Data excerpt:
--- START ---

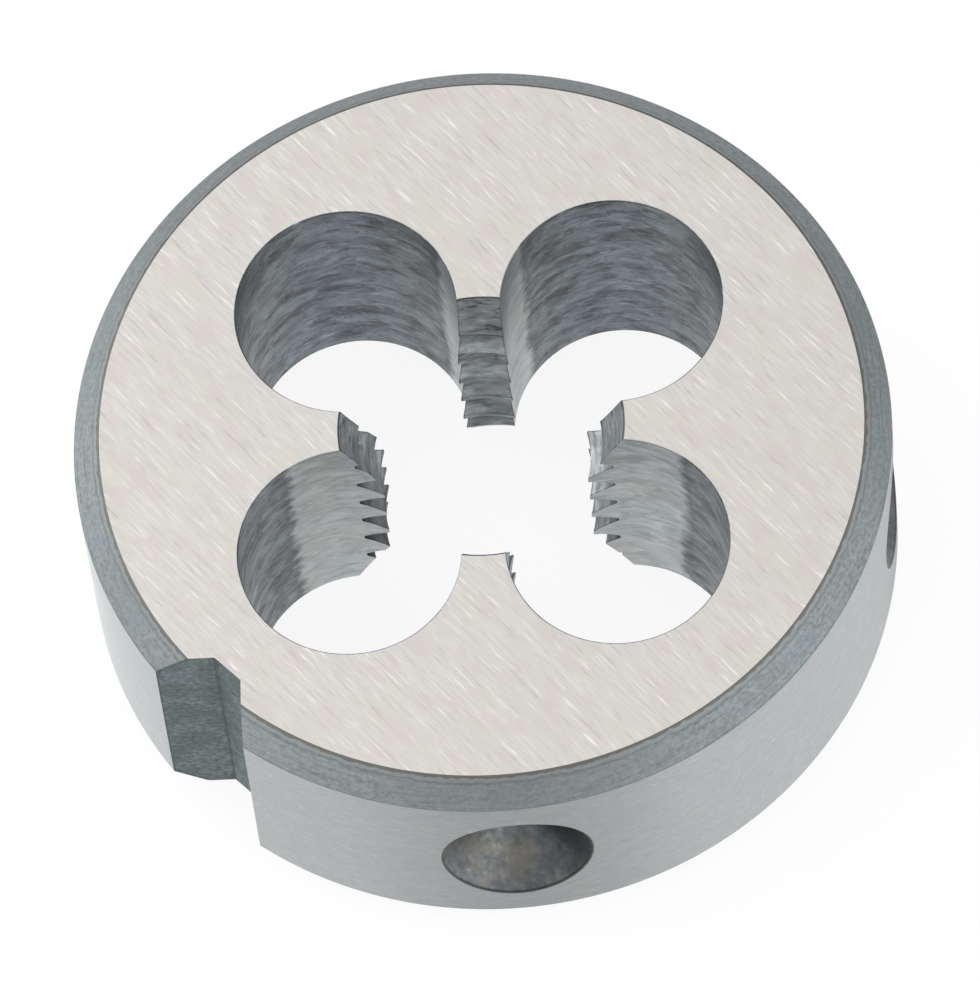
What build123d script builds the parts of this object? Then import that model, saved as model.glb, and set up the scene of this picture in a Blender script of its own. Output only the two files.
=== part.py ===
from build123d import *
import math
import os

# Round threading die for M8 x 1.25 right-hand threads: one piece of hardened
# tool steel, turned, drilled, threaded and ground.
# Frame: +Z is the die's axis. The origin is the centre of the bottom face, the
# four cutting lands lie on +X, +Y, -X and -Y, and the flutes between them.

# ---- driving dimensions, in millimetres and degrees ----
outer_dia = 25.0
thickness = 9.0
rim_chamfer = 0.8          # both rims, at 45 degrees

thread_dia = 8.0           # nominal size of the thread that the die cuts
thread_pitch = 1.25
thread_start = 0.89        # height at which the first groove crosses the middle of the +X land
lead_dia = 8.7             # mouth of the lead cone at each face
lead_angle = 50.0          # its included angle

flute_count = 4
flute_dia = 6.8            # drilled chip hole, which breaks into the bore
flute_circle_dia = 11.5    # circle of the chip holes' centres

notch_flute = 2            # the notch is in line with this flute
notch_floor_dia = 22.1
notch_floor_width = 1.1
notch_angle = 90.0         # between its two walls

dimple_dia = 5.0           # clamping dimples, half way up the rim
dimple_angle = 90.0
dimple_from_notch = 48.0   # the first pair; the other pair is as far from the opposite side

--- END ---

What to work on: Without leaving anything out, quote all the data.

Response:
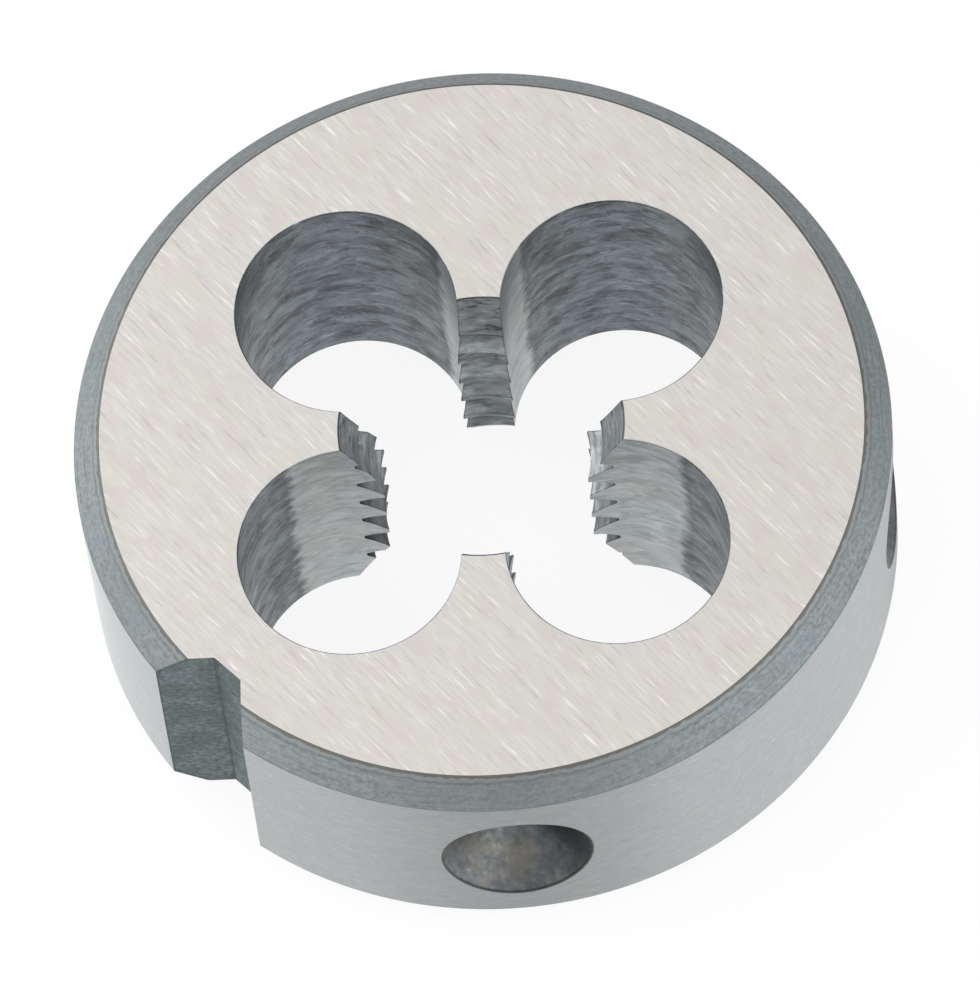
What build123d script builds the parts of this object? Then import that model, saved as model.glb, and set up the scene of this picture in a Blender script of its own. Output only the two files.
=== part.py ===
from build123d import *
import math
import os

# Round threading die for M8 x 1.25 right-hand threads: one piece of hardened
# tool steel, turned, drilled, threaded and ground.
# Frame: +Z is the die's axis. The origin is the centre of the bottom face, the
# four cutting lands lie on +X, +Y, -X and -Y, and the flutes between them.

# ---- driving dimensions, in millimetres and degrees ----
outer_dia = 25.0
thickness = 9.0
rim_chamfer = 0.8          # both rims, at 45 degrees

thread_dia = 8.0           # nominal size of the thread that the die cuts
thread_pitch = 1.25
thread_start = 0.89        # height at which the first groove crosses the middle of the +X land
lead_dia = 8.7             # mouth of the lead cone at each face
lead_angle = 50.0          # its included angle

flute_count = 4
flute_dia = 6.8            # drilled chip hole, which breaks into the bore
flute_circle_dia = 11.5    # circle of the chip holes' centres

notch_flute = 2            # the notch is in line with this flute
notch_floor_dia = 22.1
notch_floor_width = 1.1
notch_angle = 90.0         # between its two walls

dimple_dia = 5.0           # clamping dimples, half way up the rim
dimple_angle = 90.0
dimple_from_notch = 48.0   # the first pair; the other pair is as far from the opposite side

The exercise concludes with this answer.